Anne Goldfeld, HMS professor of medicine at Brigham and Women’s Hospital, has been named to receive the 2025 Jimmy and Rosalynn Carter Humanitarian Award from the National Foundation for Infectious Diseases. The NFID Awards recognize outstanding individuals who have made significant and lasting contributions to public health through leadership, scientific achievement, philanthropy, and policy work.
Goldfeld will be honored for her contributions as a physician-scientist and humanitarian focused on tuberculosis and HIV/AIDS. Her work has provided a new understanding of the immune response to TB/HIV coinfection.

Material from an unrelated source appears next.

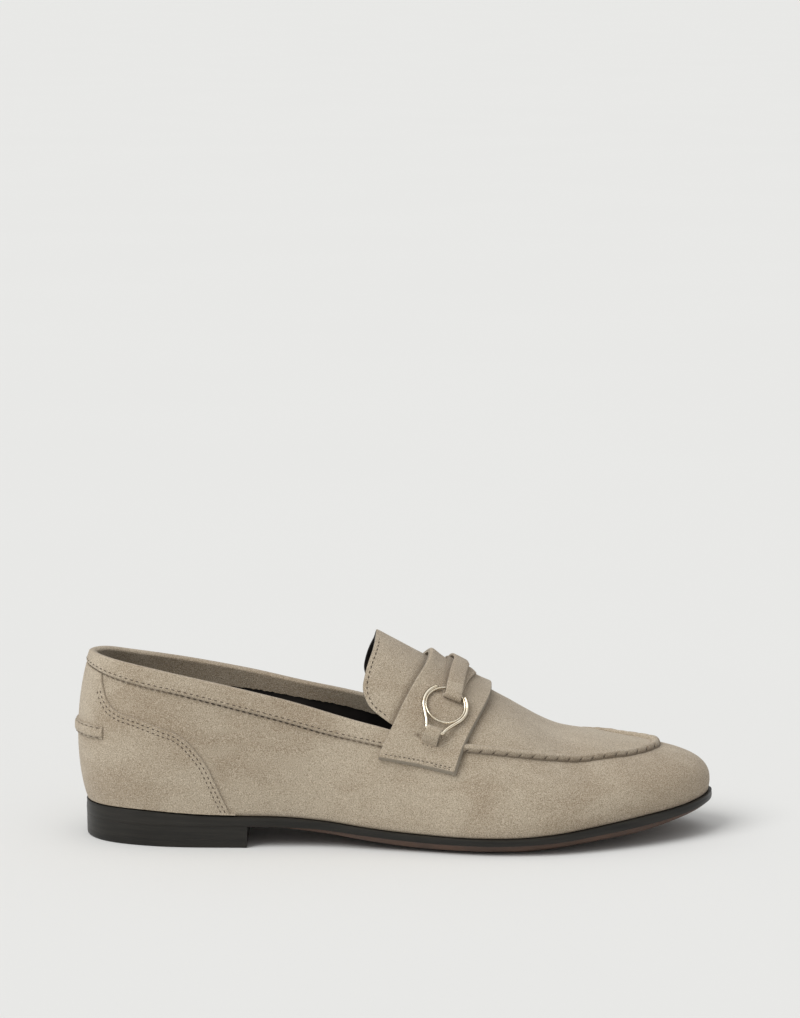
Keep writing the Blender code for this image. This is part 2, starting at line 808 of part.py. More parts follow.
def strap_side(side, count):
    """Lower and upper points of one side of the strap: a row for each place from the fold (0) to the crest (1)."""
    low_out = saddle_top() + CLEARANCE
    ends = [on_last(side, RING_TOP, a + STRAP_ASIDE, RING_RADIUS - STRAP_FOLD) for a, _ in strap_section(0.0)]
    step = 0.01
    low = []
    high = []
    for share in np.linspace(0, 1, count):
        low_row = []
        high_row = []
        for (a, thickness), (a_end, _), (way_end, rise_end) in zip(strap_section(share), strap_section(0.0), ends):
            rise = rise_end + (1 - rise_end) * share
            middle = read(STRAP_MIDDLE, 1, rise)
            per_way = np.linalg.norm(last(middle + step, rise, side) - last(middle, rise, side)) / step
            offset = way_end - read(STRAP_MIDDLE, 1, rise_end) - a_end / per_way
            way = middle + a / per_way + offset * (1 - share) ** 2
            low_row.append(last(way, rise, side, low_out))
            high_row.append(last(way, rise, side, low_out + thickness))
        low.append(low_row)
        high.append(high_row)
    return low, high


def build_strap(group, suede, cutters):
    """Strap over the saddle from ring to ring, with a channel at each end that the ring passes through."""
    low, high = strap_side(LATERAL, 10)
    far_low, far_high = strap_side(MEDIAL, 10)
    low += far_low[-2::-1]
    high += far_high[-2::-1]
    strap = add_object("bit_strap", slab_mesh("bit_strap", low, high), group, suede)
    for side, place in ((LATERAL, "lateral"), (MEDIAL, "medial")):
        channel = wire("strap_channel_" + place, ring_points(side), RING_WIRE + CLEARANCE, cutters, True)
        cut(strap, hide(channel), "DIFFERENCE")
    return strap


def build_ring_tab(name, side, group, suede, cutters):
    """Short tab folded round the bit's bar and sewn into the saddle below it."""
    low_out = saddle_top() + CLEARANCE
    top = SIDE_WIRE + 2 * CLEARANCE + TAB_FOLD - BAR_DROP
    low = []
    high = []
    for a in np.linspace(-TAB_WIDTH / 2, TAB_WIDTH / 2, 4):
        low_row = []
        high_row = []
        for share in np.linspace(0, 1, 7):
            way, rise = on_last(side, BAR_MIDDLE, a, top - TAB_LENGTH * share)
            thickness = TAB_THICKNESS * (1 - TAB_TAPER * share**2)
            low_row.append(last(way, rise, side, low_out))
            high_row.append(last(way, rise, side, low_out + thickness))
        low.append(low_row)
        high.append(high_row)
    tab = add_object(name, slab_mesh(name, low, high), group, suede)
    ends = [in_bit_frame(side, a * BAR_LENGTH / 2, -BAR_DROP) for a in (-1.2, 1.2)]
    cut(tab, hide(wire(name + "_channel", ends, SIDE_WIRE + CLEARANCE, cutters)), "DIFFERENCE")
    return tab


def main():
    clear_scene()
    shoe = collection("bit_loafer")
    cutters = collection("cutters")
    suede = material("suede", (0.40, 0.31, 0.22), 0.95)
    gold = material("pale_gold", (0.78, 0.66, 0.46), 0.25, 1.0)
    pieces = [
        build_outsole(shoe),
        build_heel(shoe),
        build_insole(shoe),
        build_upper(shoe, suede),
        build_counter(shoe, suede),
        build_collar_band(shoe, suede, cutters),
        build_heel_tab(shoe, suede),
        build_seam(shoe, suede, cutters),
        build_tongue(shoe, suede, cutters),
        build_saddle(shoe, suede, cutters),
        build_strap(shoe, suede, cutters),
    ]
    for side, place in ((LATERAL, "lateral"), (MEDIAL, "medial")):
        pieces.append(build_ring("bit_" + place, side, shoe, gold, cutters))
        pieces.append(build_ring_tab("ring_tab_" + place, side, shoe, suede, cutters))
    frame = bpy.data.objects.new("shoe_frame", None)
    shoe.objects.link(frame)
    frame.location = (-HEEL_END * SOLE_LENGTH / 2, 0, 0)
    for thing in pieces + list(cutters.objects):
        thing.parent = frame


main()
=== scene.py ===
# Bit loafer, right shoe: the dressed upper, strap, bit, sole and their finishes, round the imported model.
# Metres. The tables and the last are in the shoe's own frame, x from the back of the heel to the toe.
import math
from functools import lru_cache

import bpy
import numpy as np
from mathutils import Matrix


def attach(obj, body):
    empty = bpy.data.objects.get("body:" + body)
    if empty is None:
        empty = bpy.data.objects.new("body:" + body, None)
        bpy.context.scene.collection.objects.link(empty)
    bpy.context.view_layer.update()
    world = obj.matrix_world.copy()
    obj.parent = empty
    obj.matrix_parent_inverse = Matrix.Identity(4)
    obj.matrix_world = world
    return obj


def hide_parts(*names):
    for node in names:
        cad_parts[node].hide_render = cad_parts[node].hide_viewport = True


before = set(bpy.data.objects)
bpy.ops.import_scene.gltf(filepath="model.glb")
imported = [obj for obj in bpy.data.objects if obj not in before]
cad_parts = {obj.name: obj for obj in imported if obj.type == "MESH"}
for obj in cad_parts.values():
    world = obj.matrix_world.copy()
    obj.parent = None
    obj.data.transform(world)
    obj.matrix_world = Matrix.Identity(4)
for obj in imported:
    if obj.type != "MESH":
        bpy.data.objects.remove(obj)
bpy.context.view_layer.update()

mm = 0.001
lateral = -1
medial = 1

shoe = {
    "soleLength": 0.296,
    "ballWidth": 0.0985,
    "backHeight": 0.0890,
    "instepHeight": 0.0960,
    "edgeHeight": 0.0170,
    "heelHeight": 0.0099,
    "heelEnd": 0.260,
    "crestStart": 0.115,
    "crestEnd": 0.885,
    "throat": 0.4983,
    "throatSlope": 2.0,
    "wall": 0.0018,
    "gap": 0.0003,
    "featherInset": 0.0018,
    "insole": 0.0025,
}
shiftX = shoe["heelEnd"] * shoe["soleLength"] / 2

# share of the sole's length, lateral edge, medial edge in ball widths
solePlan = (
    (0.000, 0.000, 0.000),
    (0.040, -0.205, 0.205),
    (0.135, -0.303, 0.303),
    (0.255, -0.321, 0.312),
    (0.375, -0.326, 0.262),
    (0.505, -0.405, 0.325),
    (0.640, -0.481, 0.470),
    (0.740, -0.467, 0.506),
    (0.845, -0.362, 0.438),
    (0.930, -0.222, 0.318),
    (1.000, 0.081, 0.081),
)
# share of the sole's length, top of the edge, foot of the edge, foot of the bevel, tread
soleSide = (
    (0.000, 1.000, 0.600, 0.600, 0.600),
    (0.090, 0.985, 0.600, 0.600, 0.600),
    (0.200, 0.885, 0.600, 0.600, 0.600),
    (0.262, 0.862, 0.600, 0.600, 0.600),
    (0.300, 0.850, 0.585, 0.560, 0.540),
    (0.375, 0.750, 0.520, 0.410, 0.350),
    (0.450, 0.595, 0.390, 0.240, 0.140),
    (0.540, 0.490, 0.280, 0.130, 0.000),
    (0.620, 0.458, 0.260, 0.115, 0.000),
    (0.700, 0.490, 0.285, 0.160, 0.000),
    (0.740, 0.550, 0.330, 0.215, 0.060),
    (0.800, 0.675, 0.435, 0.300, 0.165),
    (0.880, 0.845, 0.580, 0.420, 0.350),
    (0.960, 1.000, 0.760, 0.660, 0.640),
    (1.000, 1.120, 0.880, 0.790, 0.770),
)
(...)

Goldfeld also cofounded transformative treatment and research programs in Cambodia and Ethiopia for TB, drug-resistant TB, and HIV, bringing care to some of the world’s most underserved populations.
Goldfeld will receive the award at the 2025 NFID Awards Gala in October in Washington, D.C.
Joseph Taylor, HMS assistant professor of psychiatry at Brigham and Women’s, has received the 2025 Klerman and Freedman Prize from the Brain & Behavior Research Foundation. The annual prizes recognize outstanding scientists who have been supported by the foundation’s Young Investigator Grants Program.
Taylor’s research focuses on brain stimulation targets for psychiatric illness. He derives targets by examining the connectivity patterns of brain lesion locations or brain stimulation coordinates that modify neuropsychiatric symptoms. He then tests these targets in clinical trials using both invasive and noninvasive brain circuit interventions.
“This year’s Klerman and Freedman Prize recipients exemplify the talent and commitment driving the future of mental health research,” said Jeffrey Borenstein, president and CEO of the Brain & Behavior Research Foundation. “Their groundbreaking work expands our understanding of the brain and holds promise for developing more effective and personalized treatments.”
Nathaniel Harnett, HMS assistant professor of psychiatry at McLean Hospital, who investigates post-traumatic stress, received an honorable mention.
Adapted from Brain & Behavior Research Foundation materials.